*Short task*
Exactly the lines from the one containing "bpy.data.objects.remove(obj)" through the one containing "REACH = 0.8" must be returned; include both ends and nothing else.

--- BEGIN Provided data ---

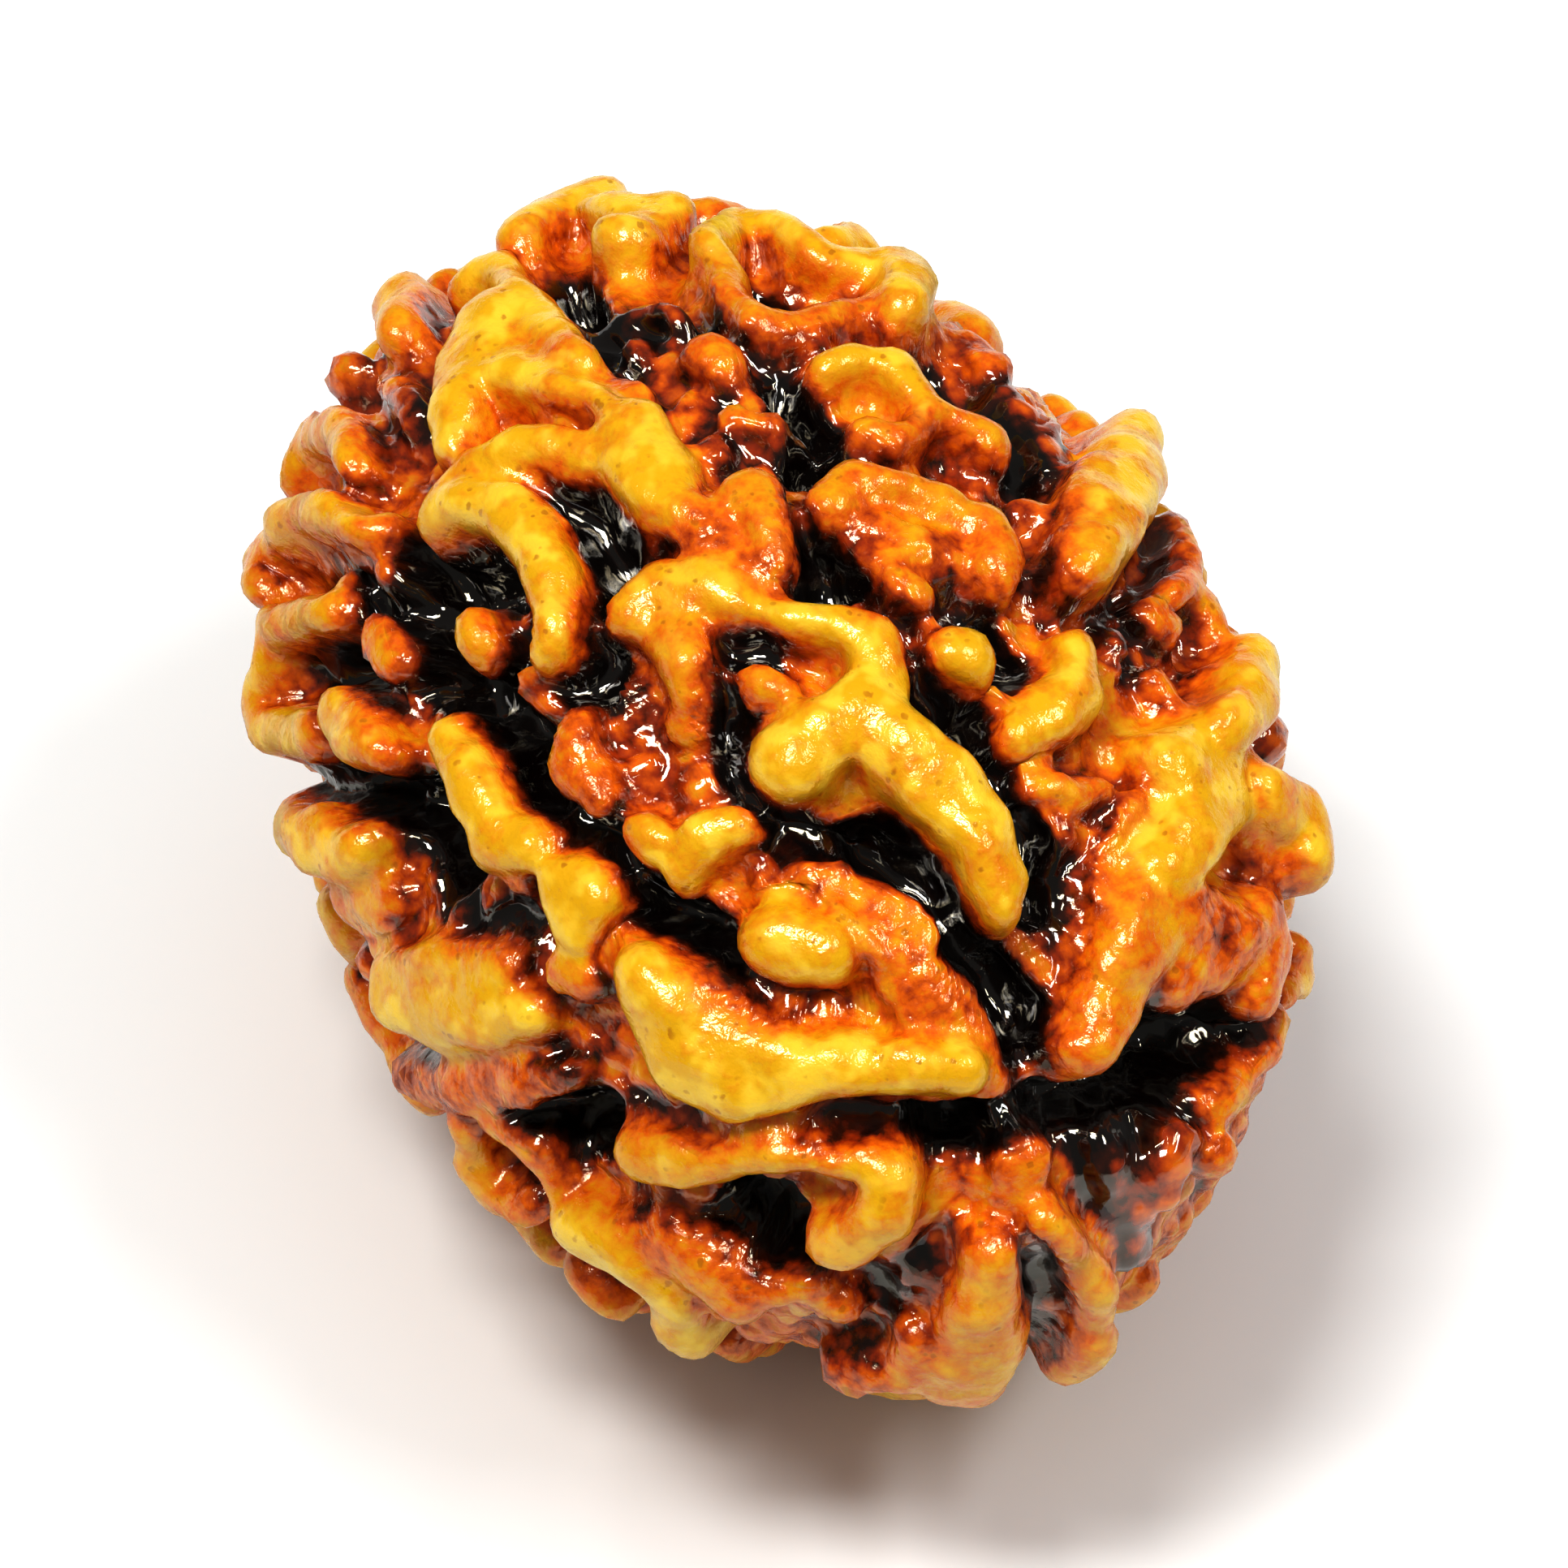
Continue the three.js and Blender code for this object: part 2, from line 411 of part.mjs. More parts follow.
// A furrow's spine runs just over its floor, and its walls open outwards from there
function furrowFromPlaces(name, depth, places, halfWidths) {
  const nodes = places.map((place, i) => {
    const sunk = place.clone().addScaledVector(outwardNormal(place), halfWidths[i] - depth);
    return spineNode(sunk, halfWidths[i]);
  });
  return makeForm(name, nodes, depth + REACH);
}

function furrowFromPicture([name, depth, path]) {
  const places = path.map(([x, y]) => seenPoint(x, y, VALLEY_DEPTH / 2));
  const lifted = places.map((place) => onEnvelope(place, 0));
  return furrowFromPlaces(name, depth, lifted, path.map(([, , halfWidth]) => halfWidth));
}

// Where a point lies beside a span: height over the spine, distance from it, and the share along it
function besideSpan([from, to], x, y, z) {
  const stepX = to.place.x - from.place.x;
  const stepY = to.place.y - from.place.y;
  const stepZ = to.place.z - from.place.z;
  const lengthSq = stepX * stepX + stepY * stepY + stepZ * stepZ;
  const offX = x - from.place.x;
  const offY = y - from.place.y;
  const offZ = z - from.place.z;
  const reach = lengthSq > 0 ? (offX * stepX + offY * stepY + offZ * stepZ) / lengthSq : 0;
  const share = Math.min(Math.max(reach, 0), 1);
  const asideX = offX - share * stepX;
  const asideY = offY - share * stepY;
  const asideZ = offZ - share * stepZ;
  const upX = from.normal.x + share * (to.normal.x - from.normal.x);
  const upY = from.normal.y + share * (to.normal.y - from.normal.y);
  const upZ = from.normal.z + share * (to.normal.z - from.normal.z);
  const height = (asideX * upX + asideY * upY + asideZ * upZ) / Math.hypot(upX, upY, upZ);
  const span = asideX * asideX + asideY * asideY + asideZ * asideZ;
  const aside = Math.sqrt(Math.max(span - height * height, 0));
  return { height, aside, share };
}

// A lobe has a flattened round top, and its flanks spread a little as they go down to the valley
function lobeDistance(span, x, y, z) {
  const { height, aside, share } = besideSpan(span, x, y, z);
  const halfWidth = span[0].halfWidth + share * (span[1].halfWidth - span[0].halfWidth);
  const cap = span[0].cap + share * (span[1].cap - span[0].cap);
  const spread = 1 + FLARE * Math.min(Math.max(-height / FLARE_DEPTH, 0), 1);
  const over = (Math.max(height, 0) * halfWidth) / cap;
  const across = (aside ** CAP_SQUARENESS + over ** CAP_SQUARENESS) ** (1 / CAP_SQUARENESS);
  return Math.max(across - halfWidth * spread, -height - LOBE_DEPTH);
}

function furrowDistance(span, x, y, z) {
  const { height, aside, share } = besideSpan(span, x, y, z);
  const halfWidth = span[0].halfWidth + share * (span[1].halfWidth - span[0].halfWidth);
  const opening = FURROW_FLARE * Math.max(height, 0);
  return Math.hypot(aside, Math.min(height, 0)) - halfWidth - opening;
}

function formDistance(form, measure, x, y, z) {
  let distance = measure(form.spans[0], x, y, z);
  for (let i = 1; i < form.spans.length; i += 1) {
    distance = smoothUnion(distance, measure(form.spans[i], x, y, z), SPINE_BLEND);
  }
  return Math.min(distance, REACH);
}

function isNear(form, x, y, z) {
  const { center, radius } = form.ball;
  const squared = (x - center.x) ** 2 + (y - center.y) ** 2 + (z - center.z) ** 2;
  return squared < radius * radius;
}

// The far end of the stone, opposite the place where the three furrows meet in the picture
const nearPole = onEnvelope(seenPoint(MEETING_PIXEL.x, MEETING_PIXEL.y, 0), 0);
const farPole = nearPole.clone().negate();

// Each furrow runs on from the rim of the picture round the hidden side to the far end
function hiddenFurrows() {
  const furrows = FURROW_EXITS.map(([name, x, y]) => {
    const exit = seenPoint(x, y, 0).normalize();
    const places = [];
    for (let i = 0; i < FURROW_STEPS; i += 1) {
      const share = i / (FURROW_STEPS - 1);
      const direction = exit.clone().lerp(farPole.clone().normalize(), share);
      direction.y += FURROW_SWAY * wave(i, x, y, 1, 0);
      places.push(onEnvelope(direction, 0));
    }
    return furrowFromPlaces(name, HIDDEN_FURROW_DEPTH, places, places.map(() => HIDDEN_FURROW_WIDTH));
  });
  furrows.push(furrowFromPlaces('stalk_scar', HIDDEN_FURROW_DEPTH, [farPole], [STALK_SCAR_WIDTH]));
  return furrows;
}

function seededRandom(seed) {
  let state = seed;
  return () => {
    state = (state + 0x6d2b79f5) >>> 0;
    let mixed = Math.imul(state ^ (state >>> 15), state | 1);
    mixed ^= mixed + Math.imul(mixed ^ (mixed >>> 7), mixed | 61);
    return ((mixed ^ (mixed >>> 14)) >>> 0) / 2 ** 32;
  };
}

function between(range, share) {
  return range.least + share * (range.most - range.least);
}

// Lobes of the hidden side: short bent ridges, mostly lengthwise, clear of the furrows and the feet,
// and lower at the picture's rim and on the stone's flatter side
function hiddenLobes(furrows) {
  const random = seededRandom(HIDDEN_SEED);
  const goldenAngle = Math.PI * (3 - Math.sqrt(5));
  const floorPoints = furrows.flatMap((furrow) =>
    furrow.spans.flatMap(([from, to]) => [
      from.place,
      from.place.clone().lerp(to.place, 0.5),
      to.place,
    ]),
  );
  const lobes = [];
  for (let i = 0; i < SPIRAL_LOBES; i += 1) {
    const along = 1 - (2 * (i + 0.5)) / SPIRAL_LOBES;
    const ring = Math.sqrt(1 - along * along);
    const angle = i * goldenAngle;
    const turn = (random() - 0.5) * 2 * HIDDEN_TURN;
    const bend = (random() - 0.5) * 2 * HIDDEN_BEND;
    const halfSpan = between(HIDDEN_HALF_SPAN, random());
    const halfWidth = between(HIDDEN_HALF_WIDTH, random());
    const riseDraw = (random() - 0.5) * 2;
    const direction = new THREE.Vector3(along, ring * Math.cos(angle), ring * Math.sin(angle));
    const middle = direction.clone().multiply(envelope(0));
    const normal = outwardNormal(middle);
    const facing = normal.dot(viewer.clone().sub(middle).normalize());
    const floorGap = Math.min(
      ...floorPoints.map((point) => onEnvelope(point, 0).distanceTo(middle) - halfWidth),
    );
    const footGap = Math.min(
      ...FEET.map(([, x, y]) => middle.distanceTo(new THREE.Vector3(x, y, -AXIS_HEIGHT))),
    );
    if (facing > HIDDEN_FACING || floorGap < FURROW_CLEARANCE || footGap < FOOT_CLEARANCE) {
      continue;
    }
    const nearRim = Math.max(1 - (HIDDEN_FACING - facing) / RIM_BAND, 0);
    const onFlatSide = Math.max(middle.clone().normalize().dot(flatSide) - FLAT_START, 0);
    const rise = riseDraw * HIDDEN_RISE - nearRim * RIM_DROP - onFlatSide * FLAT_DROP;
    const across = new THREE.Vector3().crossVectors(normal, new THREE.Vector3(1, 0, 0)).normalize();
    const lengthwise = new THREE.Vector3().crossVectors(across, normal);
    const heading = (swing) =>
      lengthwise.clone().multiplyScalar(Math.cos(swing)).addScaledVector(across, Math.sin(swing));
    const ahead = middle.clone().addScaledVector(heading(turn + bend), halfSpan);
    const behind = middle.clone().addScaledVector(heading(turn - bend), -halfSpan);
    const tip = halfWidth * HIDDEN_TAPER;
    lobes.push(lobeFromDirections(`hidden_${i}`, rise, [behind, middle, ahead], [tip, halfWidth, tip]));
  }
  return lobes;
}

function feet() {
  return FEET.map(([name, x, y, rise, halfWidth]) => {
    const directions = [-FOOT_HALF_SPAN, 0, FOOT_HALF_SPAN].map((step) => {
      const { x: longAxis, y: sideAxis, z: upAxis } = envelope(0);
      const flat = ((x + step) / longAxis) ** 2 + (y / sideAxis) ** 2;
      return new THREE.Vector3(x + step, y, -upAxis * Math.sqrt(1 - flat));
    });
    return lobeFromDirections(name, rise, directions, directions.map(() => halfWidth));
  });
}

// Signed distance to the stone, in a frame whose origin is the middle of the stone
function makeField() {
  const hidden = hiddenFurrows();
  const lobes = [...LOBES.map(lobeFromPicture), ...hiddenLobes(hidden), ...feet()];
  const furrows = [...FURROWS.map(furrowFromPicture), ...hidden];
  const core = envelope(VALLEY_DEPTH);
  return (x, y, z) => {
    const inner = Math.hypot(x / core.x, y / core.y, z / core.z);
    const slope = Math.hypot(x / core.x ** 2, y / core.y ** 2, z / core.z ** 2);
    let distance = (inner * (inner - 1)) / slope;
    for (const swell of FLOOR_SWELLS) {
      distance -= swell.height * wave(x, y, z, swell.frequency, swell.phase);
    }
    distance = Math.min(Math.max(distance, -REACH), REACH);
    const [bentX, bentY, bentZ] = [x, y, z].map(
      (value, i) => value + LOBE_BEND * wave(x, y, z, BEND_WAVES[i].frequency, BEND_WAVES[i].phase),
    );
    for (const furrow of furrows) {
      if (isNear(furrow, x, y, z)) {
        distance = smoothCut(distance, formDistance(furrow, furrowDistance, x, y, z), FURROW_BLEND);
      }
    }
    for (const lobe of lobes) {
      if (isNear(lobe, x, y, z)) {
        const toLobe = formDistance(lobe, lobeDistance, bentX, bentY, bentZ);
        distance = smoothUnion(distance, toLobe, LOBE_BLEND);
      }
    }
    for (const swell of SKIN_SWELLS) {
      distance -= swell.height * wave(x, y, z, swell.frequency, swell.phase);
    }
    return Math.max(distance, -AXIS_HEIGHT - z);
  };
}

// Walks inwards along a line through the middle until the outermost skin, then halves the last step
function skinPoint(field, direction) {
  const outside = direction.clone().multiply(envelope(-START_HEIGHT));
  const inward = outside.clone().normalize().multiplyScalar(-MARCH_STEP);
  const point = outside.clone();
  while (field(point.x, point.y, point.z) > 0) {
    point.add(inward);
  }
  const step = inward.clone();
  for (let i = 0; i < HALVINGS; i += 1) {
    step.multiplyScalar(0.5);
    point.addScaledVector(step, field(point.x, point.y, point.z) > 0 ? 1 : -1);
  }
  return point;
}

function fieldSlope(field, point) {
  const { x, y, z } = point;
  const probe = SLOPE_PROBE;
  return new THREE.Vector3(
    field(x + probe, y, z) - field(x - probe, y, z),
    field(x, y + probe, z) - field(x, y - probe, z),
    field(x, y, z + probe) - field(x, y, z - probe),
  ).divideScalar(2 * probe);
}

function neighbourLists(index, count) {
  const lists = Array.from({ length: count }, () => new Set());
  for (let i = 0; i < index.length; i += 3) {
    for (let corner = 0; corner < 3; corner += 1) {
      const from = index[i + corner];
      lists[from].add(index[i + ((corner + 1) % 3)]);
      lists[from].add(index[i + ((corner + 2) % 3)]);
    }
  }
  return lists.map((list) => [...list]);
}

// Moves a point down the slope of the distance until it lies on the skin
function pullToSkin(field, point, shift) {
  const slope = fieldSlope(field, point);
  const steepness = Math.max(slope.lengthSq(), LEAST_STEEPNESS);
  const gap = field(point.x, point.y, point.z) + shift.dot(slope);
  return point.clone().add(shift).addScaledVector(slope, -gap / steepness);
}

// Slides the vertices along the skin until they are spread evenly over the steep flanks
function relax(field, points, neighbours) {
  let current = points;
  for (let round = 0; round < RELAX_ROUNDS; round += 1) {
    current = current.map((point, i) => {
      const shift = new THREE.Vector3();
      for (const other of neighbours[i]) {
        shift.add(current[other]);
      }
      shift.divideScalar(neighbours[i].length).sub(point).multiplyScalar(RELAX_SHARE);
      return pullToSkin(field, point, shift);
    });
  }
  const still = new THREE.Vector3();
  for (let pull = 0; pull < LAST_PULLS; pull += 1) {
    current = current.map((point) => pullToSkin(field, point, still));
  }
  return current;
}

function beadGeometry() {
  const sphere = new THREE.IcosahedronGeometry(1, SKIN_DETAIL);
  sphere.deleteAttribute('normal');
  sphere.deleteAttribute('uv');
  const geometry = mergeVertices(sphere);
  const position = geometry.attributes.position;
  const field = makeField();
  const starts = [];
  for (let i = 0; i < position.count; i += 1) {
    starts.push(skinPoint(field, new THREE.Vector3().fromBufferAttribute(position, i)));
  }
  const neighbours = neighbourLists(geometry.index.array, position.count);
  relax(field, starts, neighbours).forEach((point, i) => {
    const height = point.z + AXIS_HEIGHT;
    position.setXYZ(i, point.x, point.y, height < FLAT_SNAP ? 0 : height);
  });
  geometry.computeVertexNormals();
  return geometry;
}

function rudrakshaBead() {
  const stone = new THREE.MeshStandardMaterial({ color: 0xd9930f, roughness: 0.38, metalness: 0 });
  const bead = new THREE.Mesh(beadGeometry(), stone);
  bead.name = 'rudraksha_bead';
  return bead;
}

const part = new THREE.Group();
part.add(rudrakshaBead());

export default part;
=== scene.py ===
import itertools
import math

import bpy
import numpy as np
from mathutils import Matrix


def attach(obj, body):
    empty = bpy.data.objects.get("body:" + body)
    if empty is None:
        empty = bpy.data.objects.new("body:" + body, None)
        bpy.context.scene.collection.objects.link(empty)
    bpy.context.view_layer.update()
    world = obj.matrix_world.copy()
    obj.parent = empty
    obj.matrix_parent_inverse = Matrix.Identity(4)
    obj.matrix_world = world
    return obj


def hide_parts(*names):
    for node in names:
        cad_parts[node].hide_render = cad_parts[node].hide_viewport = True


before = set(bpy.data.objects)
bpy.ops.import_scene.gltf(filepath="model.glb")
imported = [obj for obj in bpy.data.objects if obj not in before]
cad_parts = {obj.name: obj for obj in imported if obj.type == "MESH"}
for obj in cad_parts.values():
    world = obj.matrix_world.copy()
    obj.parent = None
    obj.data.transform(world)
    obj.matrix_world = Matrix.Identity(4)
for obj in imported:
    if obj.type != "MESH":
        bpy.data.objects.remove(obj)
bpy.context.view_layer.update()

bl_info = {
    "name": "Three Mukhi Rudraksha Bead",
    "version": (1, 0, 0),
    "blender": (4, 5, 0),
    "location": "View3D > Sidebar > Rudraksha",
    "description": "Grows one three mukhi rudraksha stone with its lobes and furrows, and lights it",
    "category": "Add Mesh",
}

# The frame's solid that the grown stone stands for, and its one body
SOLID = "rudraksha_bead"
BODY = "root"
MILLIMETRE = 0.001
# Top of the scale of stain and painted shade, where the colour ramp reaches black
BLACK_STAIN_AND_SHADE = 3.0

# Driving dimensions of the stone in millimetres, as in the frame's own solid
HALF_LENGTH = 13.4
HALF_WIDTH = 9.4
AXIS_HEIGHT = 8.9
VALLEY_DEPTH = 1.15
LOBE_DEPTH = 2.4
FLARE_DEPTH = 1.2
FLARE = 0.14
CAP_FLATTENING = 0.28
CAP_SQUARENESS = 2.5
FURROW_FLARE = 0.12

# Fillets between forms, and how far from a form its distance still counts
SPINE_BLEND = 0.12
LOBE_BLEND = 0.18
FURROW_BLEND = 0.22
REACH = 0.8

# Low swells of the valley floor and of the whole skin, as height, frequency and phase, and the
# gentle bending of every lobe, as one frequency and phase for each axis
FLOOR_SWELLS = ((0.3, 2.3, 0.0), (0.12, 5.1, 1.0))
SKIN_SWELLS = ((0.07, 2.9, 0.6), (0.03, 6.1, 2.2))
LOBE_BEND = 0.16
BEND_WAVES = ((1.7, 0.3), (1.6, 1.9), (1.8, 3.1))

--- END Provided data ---

*Solved exercise*
        bpy.data.objects.remove(obj)
bpy.context.view_layer.update()

bl_info = {
    "name": "Three Mukhi Rudraksha Bead",
    "version": (1, 0, 0),
    "blender": (4, 5, 0),
    "location": "View3D > Sidebar > Rudraksha",
    "description": "Grows one three mukhi rudraksha stone with its lobes and furrows, and lights it",
    "category": "Add Mesh",
}

# The frame's solid that the grown stone stands for, and its one body
SOLID = "rudraksha_bead"
BODY = "root"
MILLIMETRE = 0.001
# Top of the scale of stain and painted shade, where the colour ramp reaches black
BLACK_STAIN_AND_SHADE = 3.0

# Driving dimensions of the stone in millimetres, as in the frame's own solid
HALF_LENGTH = 13.4
HALF_WIDTH = 9.4
AXIS_HEIGHT = 8.9
VALLEY_DEPTH = 1.15
LOBE_DEPTH = 2.4
FLARE_DEPTH = 1.2
FLARE = 0.14
CAP_FLATTENING = 0.28
CAP_SQUARENESS = 2.5
FURROW_FLARE = 0.12

# Fillets between forms, and how far from a form its distance still counts
SPINE_BLEND = 0.12
LOBE_BLEND = 0.18
FURROW_BLEND = 0.22
REACH = 0.8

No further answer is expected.